When people think of the stock market, they typically picture a bunch of nicely dressed men and women shouting “buy” in a crowded building. While this may have been a reality in the past, stock market trading has become more accessible to people over the years. Many people manage their own stocks and find unique ways to trade and make money. Options trading is a good example of this.
Options trading is a lot different than buying stocks. There is more risk involved; however, options traders often see higher percentages of gains. Because you are investing in the option to buy stocks at a certain price point, you can get started with less money.
Before you start trading options, you will need to understand the difference between a call and a put. A call is the option to buy a share at a certain price point and a put is the option to sell a share at a certain price point. If you think the stock will go up, you want to purchase calls. If you think the stock will go down, you want to purchase puts. Remember, both calls and puts have specific expiration dates, so you will need to sell or execute your options before the specified date.
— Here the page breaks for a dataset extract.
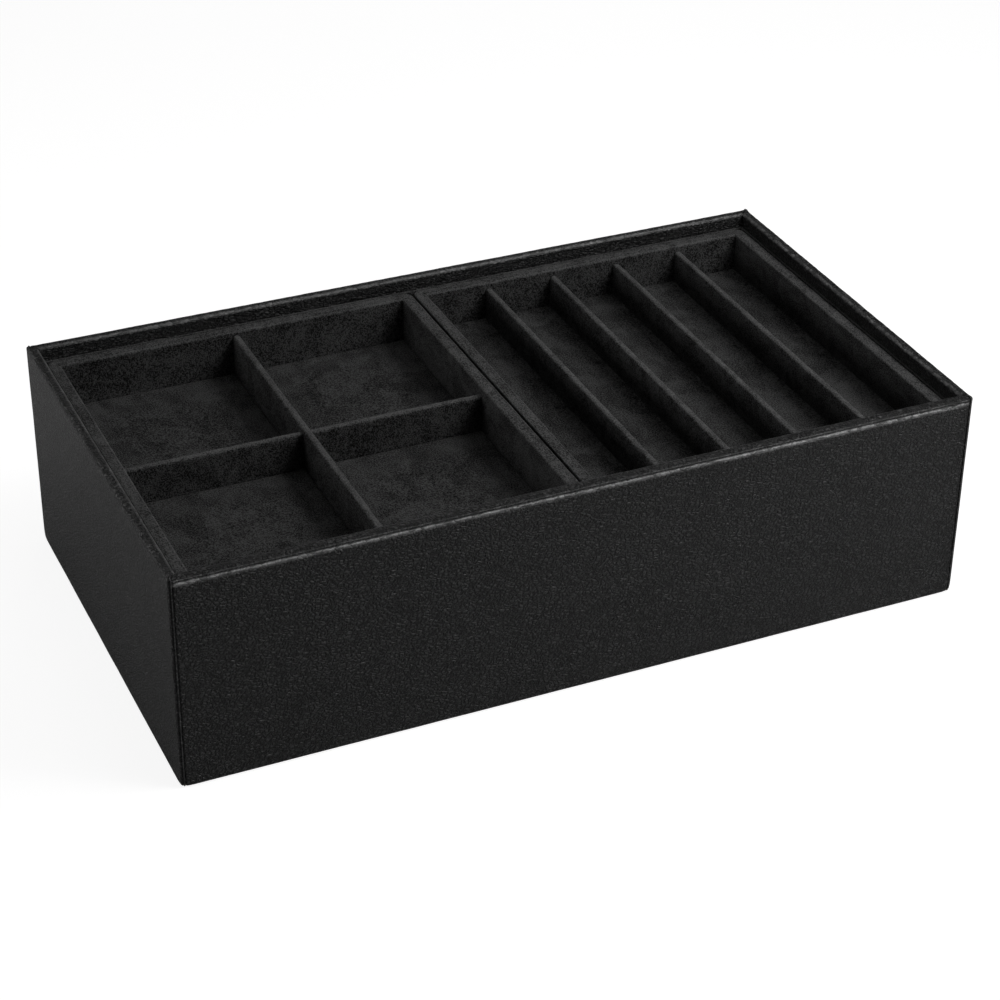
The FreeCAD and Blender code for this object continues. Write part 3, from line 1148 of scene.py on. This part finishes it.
class CoveredBoards:
    """Suede-covered boards in a row: one Geometry Nodes tree for every lining, ledge and divider."""

    inputs = {"Vector": ("Run", "First", "Step"), "Int": ("Count", "Sections"),
              "Float": ("Thickness", "Height", "Rounding", "Spacing", "Unevenness", "Seed"),
              "Material": ("Finish",)}
    rounding_points = 7
    crisp_angle = 1.0
    # Upward share of the normal over which the painted highlight rises.
    highlight_from = (0.35, 0.95)
    lumps = ((150.0, 1.0), (620.0, 0.7))
    section_step = 0.0013

    def __init__(self) -> None:
        """Builds the tree once."""
        self.tree = bpy.data.node_groups.new("covered_boards", "GeometryNodeTree")
        for kind, names in self.inputs.items():
            for name in names:
                self.tree.interface.new_socket(name=name, in_out="INPUT", socket_type="NodeSocket" + kind)
        self.tree.interface.new_socket(name="Geometry", in_out="OUTPUT", socket_type="NodeSocketGeometry")
        self._wire(Wiring(self.tree))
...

There are several strategies for successful options trading. Use this guide to learn more about trading strategies. Like all financial advice, it is important to do your own due diligence before taking action. Some strategies that work well for others might not work well for you!
How to Make Money Trading Options
The first step in making money is to conduct detailed research. With options, your goal is to predict the movement of the stock within a short amount of time. While you can hold stock options for weeks or months, it is important to remember that they can depreciate over time. This means you need to have a good idea of what the market is about to do.
Whether you choose to trade options for one stock or several, you will want to find a good, reliable news source. Pay attention to news about your stocks and learn how it will affect shares in the short or long run. If there aren’t any factors affecting your stock that you can see, you will need to use technical analysis to decide how the stock is going to move.
Once you understand how the stock will move and are able to make an accurate prediction, you will need to choose a strategy. There are several trading options strategies that work well for beginners. Just remember that not every strategy is perfect for every situation. It is best to memorize a few different trading methods and strategies so you can react appropriately to the market.
Good Short-Term Options Trading Strategies
As mentioned above, options are available weeks and months before the expiration date. One strategy for successfully trading options is to only focus on the short term. To do this, you need to know how the market is going to react to upcoming news, earnings reports, and other factors. Then, buy your calls and puts accordingly.
A popular method is to study companies around their earnings date. The market reacts to some companies in a certain way every time a new earnings report is made. Traders using this method tend to buy reasonable-looking options with an expiration date close to the earning date a few weeks in advance. Then, they sell a day or so before the report is released.
When to Use Long-Term Options
Long-term options trading can have it’s advantages, but these strategies are typically utilized by people who already have shares of the stock. Holding a put for a long time and waiting for the stock to drop could be a good alternative to shortening your shares. If the stock has a significant drop, the seller would be able to earn some money on their investment and limit their overall losses.
There are several ways to make money when trading options. While options trading is a little more complex than simply buying and selling shares, it can yield a much higher percentage of profit in a shorter amount of time. Depending on your outlook on the stock, there are several strategies and methods you can use.